Niezmiernie rzadkimi są zjawiska zakryć jasnych planet przez Księżyc. Najjaśniejszym obiektem na sferze niebieskiej po Słońcu i Księżycu jest planeta Wenus. I właśnie jej zakrycie przed nami. W związku z tym, że orbita tej planety jest mniejsza od orbity Ziemi, możemy ją oglądać albo krótko po zachodzie Słońca, albo na krótko przed jego wschodem. Stąd też w przeszłości nazywana była ‘gwiazdą wieczorną’ bądź ‘gwiazdą poranną’, ‘jutrzenką’. 

Już Galileusz przez swoją lunetę zauważył fazy tej planety. Rozmiarami przypomina Ziemię, ale posiada bardzo gęstą atmosferę o grubości ponad 90 km, która składa się głównie z dwutlenku węgla (96%), azotu (3,5%) oraz śladowych ilości pary wodnej, dwutlenku siarki, argonu, tlenku węgla, neonu, chlorowodoru i fluorowodoru. Przy powierzchni ciśnienie atmosferyczne jest 90 razy większe niż na Ziemi, występuje tam efekt cieplarniany, w konsekwencji czego temperatura przy powierzchni może osiągać wartości do 500 0C. Ta atmosfera sprawia, że albedo – stosunek promieniowania odbitego do padającego – tej planety wynosi 0,72. Wenus jest tak jasnym obiektem, że przy pewnej wprawie oraz  wiedząc gdzie należy jej szukać na niebie, można ją oglądać nawet w dzień, co sam sprawdziłem. Dlatego też zachęcamy Czytelników do próby obserwacji zakrycia Wenus przez Księżyc na porannym niebie. Obserwacja tego typu zjawisk związana jest z miejscem obserwacji (wynika z paralaksy). W Katowicach będziemy mogli oglądać przebieg zjawiska w środę 6 kwietnia 2016 roku  o godzinie 9.37 czasu urzędowego, czyli letniego, zatem już w blasku dnia. 

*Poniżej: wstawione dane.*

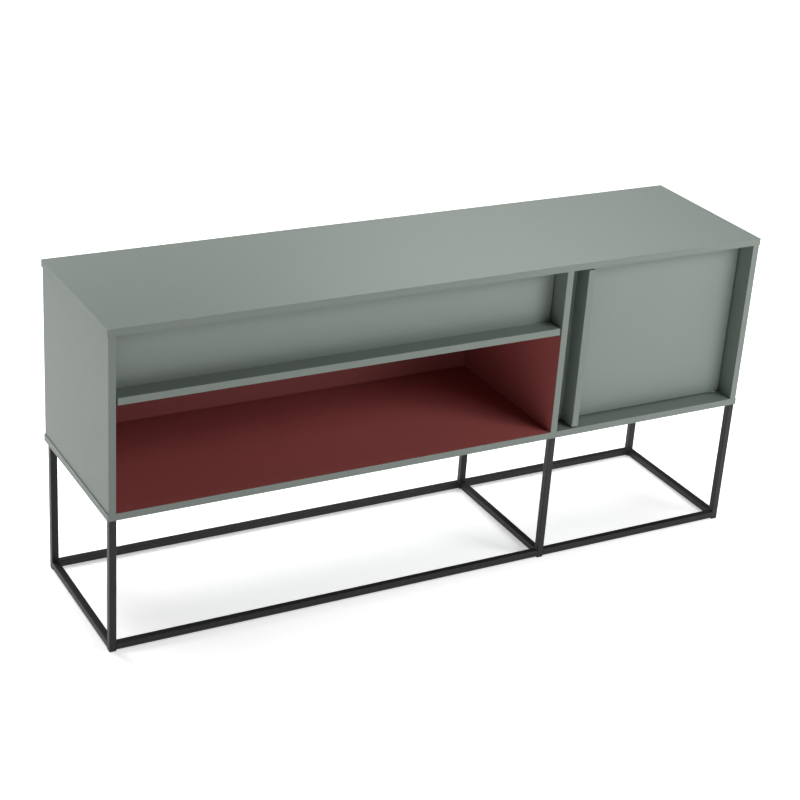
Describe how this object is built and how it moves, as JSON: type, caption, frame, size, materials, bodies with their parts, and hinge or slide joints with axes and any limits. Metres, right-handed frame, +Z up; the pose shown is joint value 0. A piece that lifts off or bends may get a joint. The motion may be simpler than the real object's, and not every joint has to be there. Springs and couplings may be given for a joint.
{
  "type": "sideboard buffet",
  "caption": "Long low board case on an open square-tube leg frame, with an open bay under a lift-up flap at the left and a hinged door at the right, each with a projecting fin grip.",
  "frame": {"origin": "on the floor, under the centre of the case", "axes": "+X to the right along the length, seen from the front; +Y to the back; +Z up; the front faces -Y"},
  "size_m": [1.6, 0.4, 0.74],
  "materials": {
    "lacquered_board": "matte grey-green lacquer over medium-density board",
    "red_back_board": "matte brick-red lacquer",
    "back_board": "matte grey-green lacquer",
    "frame_powder_coat": "satin black powder coat, fine texture",
    "black_screw": "black oxide",
    "glide_plastic": "moulded black",
    "dowel_beech": "raw beech",
    "white_nylon": "moulded nylon",
    "cover_plastic": "moulded, colour of the board",
    "bumper_rubber": "soft rubber",
    "catch_magnet": "ground, dull",
    "plated_steel": "bright zinc plate"
  },
  "bodies": {
    "case": {"top_panel": "lacquered_board", "bottom_panel": "lacquered_board", "side_panel_left": "lacquered_board", "side_panel_right": "lacquered_board", "divider_panel": "lacquered_board", "fixed_shelf": "lacquered_board", "adjustable_shelf": "lacquered_board", "back_panel_left": "red_back_board", "back_panel_right": "back_board", "cam_discs": "plated_steel", "cam_covers": "cover_plastic", "cam_bolts": "plated_steel", "wood_dowels": "dowel_beech", "back_panel_screws": "plated_steel", "shelf_pins": "plated_steel", "door_pivot_bushes": "white_nylon", "flap_pivot_bushes": "white_nylon", "flap_bumpers": "bumper_rubber", "catch_housing": "white_nylon", "catch_magnet": "catch_magnet", "catch_screws": "plated_steel", "stay_side_bracket": "plated_steel", "stay_side_screws": "plated_steel", "leg_front_left": "frame_powder_coat", "leg_front_mid": "frame_powder_coat", "leg_front_right": "frame_powder_coat", "leg_rear_left": "frame_powder_coat", "leg_rear_mid": "frame_powder_coat", "leg_rear_right": "frame_powder_coat", "cross_rail_left": "frame_powder_coat", "cross_rail_mid": "frame_powder_coat", "cross_rail_right": "frame_powder_coat", "front_rail_long": "frame_powder_coat", "front_rail_short": "frame_powder_coat", "rear_rail_long": "frame_powder_coat", "rear_rail_short": "frame_powder_coat", "mount_strap_left": "frame_powder_coat", "mount_strap_mid": "frame_powder_coat", "mount_strap_right": "frame_powder_coat", "strap_screws": "black_screw", "foot_glides": "glide_plastic"},
    "door": {"door_panel": "lacquered_board", "door_fin": "lacquered_board", "door_fin_screws": "plated_steel", "door_pivot_top": "plated_steel", "door_pivot_bottom": "plated_steel", "door_pivot_screws": "plated_steel", "door_strike_plate": "plated_steel"},
    "flap": {"flap_panel": "lacquered_board", "flap_fin": "lacquered_board", "flap_fin_screws": "plated_steel", "flap_pivot_left": "plated_steel", "flap_pivot_right": "plated_steel", "flap_pivot_screws": "plated_steel", "flap_stay_bracket": "plated_steel", "flap_stay_screws": "plated_steel", "stay_link_rivet": "plated_steel"},
    "stay_arm": {"stay_arm": "plated_steel", "stay_elbow_rivet": "plated_steel"},
    "stay_link": {"stay_link": "plated_steel"}
  },
  "joints": [
    {"name": "door_hinge", "type": "hinge", "parent": "case", "child": "door", "pos_m": [0.768, -0.146, 0.527], "axis": [0, 0, 1], "range_deg": [0, 95]},
    {"name": "flap_hinge", "type": "hinge", "parent": "case", "child": "flap", "pos_m": [-0.257, -0.146, 0.71], "axis": [-1, 0, 0], "range_deg": [0, 90]},
    {"name": "stay_arm_pivot", "type": "hinge", "parent": "case", "child": "stay_arm", "pos_m": [-0.77775, -0.046, 0.69], "axis": [-1, 0, 0], "range_deg": [0, 90]},
    {"name": "stay_link_pivot", "type": "hinge", "parent": "flap", "child": "stay_link", "pos_m": [-0.77475, -0.121, 0.625], "axis": [-1, 0, 0], "range_deg": [-90, 0]}
  ],
  "couplings": [
    {"joint": "stay_arm_pivot", "follows": "flap_hinge", "ratio": 1},
    {"joint": "stay_link_pivot", "follows": "flap_hinge", "ratio": -1}
  ]
}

Można zadać sobie pytanie czy to możliwe? Przy sprzyjających warunkach pogodowych tj. przy bezchmurnym, błękitnym niebie około 16 stopni na prawo (na zachód) od Słońca zaopatrzeni w lornetki na pewno zobaczymy słabo świecący punkcik – to Wenus. Księżyca najprawdopodobniej niestety nie zobaczymy, ponieważ będzie jedną dobę przed nowiem, a więc bardzo wąskim sierpem w kształcie litery „C”, na jasnym niebie raczej niezauważalnym. Sama zaś planeta będzie ok. 30 stopni nad horyzontem, czyli na tyle wysoko, że ukształtowanie terenu, zabudowa, drzewa w sąsiedztwie nie powinny przeszkadzać. 

Przy tej okazji pragnę uczulić na konieczność zachowania ostrożności podczas obserwacji, aby nie skierować lornetki lub lunety na Słońce! Życzmy więc sobie dobrych warunków atmosferycznych bo następne zakrycie Wenus przez Księżyc za...  28 lat.